We're witnessing a power struggle, and it's getting more intense. First, Ahmadinejad fired the minister of intelligence. The Supreme Leader blocked the move. Then, the president fired his foreign minister, another Khameini protege. This time the Ayatollah wrote a letter - not to President Ahmadinejad but to the deposed minister - reinstating him to his post.
This open tension is unprecedented in modern Iranian politics. Never before has the president of the Islamic Republic wielded so much power and never has he clashed so openly with the clerics.
Ahmadinejad has also been mounting an ideological challenge to the mullahs. He says that he, too, gets divine revelations, even though he is not a priest. He's talked about Iran's pre-Islamic past with great pride, which is something the clergy regards as sacrilegious.
Those in the know are watching closely to see who wins this internal struggle, and here's why it matters: These are the first major moves by Tehran's power players to position themselves ahead of next year's elections. There's a school of thought, which holds that President Ahmadinejad senses that people are tired of the clergy, so he thinks he could gain mileage by distancing himself from them.
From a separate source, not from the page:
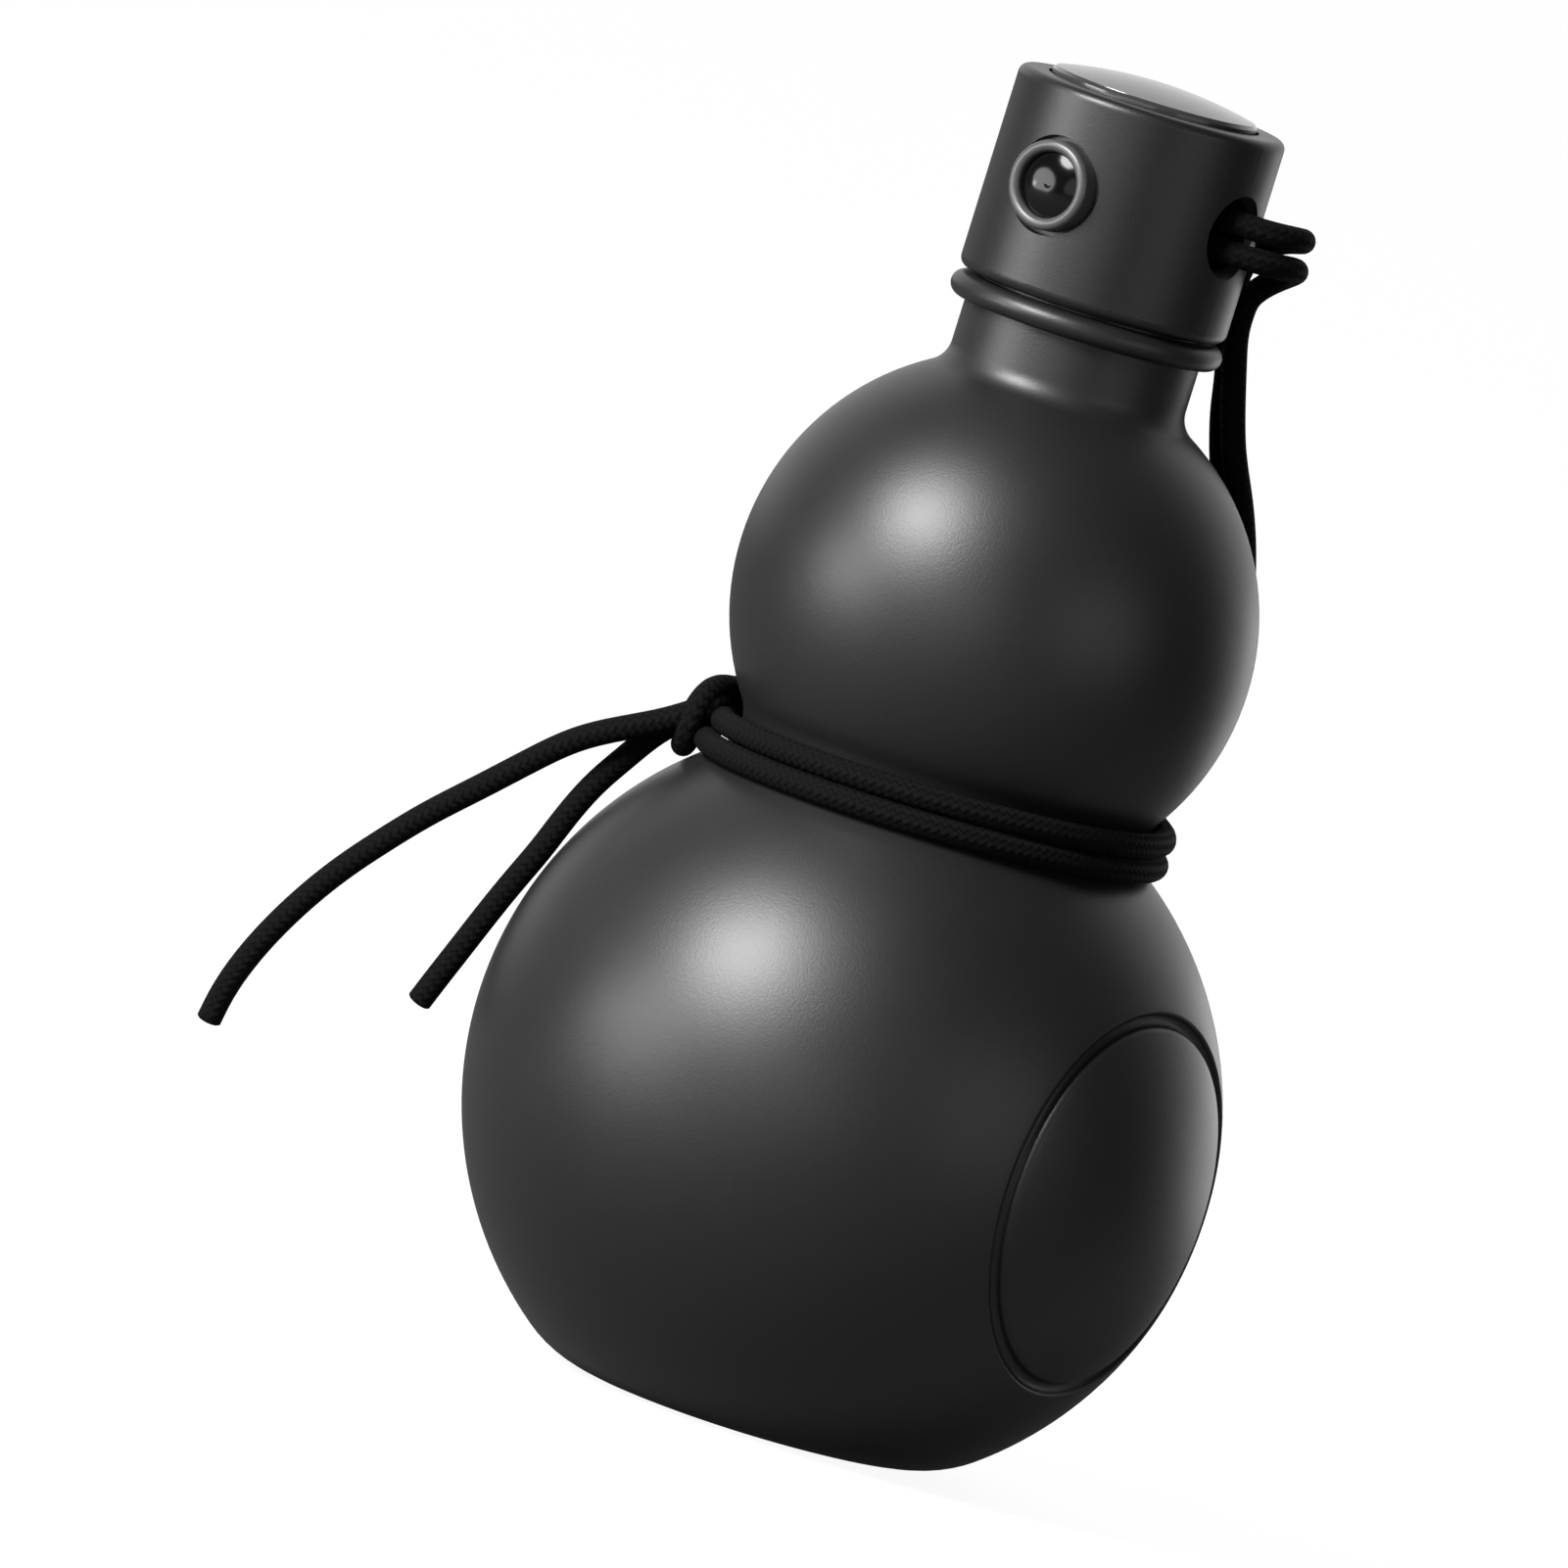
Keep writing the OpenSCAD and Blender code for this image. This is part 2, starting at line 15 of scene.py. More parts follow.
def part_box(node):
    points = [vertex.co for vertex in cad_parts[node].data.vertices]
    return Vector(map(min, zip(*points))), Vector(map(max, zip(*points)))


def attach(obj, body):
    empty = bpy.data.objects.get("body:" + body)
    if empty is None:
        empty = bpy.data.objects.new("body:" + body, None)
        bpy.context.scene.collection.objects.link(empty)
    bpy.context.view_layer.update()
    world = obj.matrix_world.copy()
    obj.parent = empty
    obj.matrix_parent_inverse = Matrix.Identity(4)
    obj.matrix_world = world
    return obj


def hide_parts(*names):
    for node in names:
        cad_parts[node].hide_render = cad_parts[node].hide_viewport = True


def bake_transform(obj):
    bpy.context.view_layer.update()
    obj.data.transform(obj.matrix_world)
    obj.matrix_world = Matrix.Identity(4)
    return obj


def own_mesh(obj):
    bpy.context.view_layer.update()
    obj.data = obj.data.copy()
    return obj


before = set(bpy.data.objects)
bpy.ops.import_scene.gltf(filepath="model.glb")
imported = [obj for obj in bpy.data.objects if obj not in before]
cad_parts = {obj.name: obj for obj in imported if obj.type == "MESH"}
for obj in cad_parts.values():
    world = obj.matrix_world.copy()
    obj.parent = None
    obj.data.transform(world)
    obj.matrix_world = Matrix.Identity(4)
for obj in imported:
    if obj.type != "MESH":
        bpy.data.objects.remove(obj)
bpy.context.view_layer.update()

Another theory holds that Ayatollah Khameini himself wants to be seen as separate from the government. Remember, inflation in Iran is at 25 percent. Some assessments show that unemployment is at 30 percent.  So Khameini may need a scapegoat.
And, of course, this all comes as leaders of Iran's opposition movement, the Green Movement, remain under house arrest and many other opposition figures and journalists have been jailed. The Nobel Peace Laureate Shirin Ebadi is so worried for her safety that she is not returning to her country.
The big picture here is that the revolutions in the Middle East have gotten all dictatorships in the region worried, including the one in Tehran. Even as its key ally, Syria, descends deeper into chaos, the Iranian government has managed to rein in disaffection with a mixture of money, bribery and repression. Iran has learned from its own protests of 2009, and so far it doesn't seem likely that it will go the way of the Arab world yet.
Meanwhile, Washington is worried that Tehran is gaining mileage out of the regional unrest. Secretary of State Clinton says, "We do see activities by Iran to try to take advantage of these uprisings. They are trying to exploit unrest. They are trying to advance their agenda in neighboring countries."
But I think the Iranian regime is more nervous than it reveals. Sure, it will gain some foreign policy advantages  – a better relationship with Egypt, for example.  But it faces the much larger problem of the dissatisfaction of its own people who have now seen democratic revolutions in the Middle East that have succeeded. Perhaps that's why President Ahmadinejad took a break and went AWOL.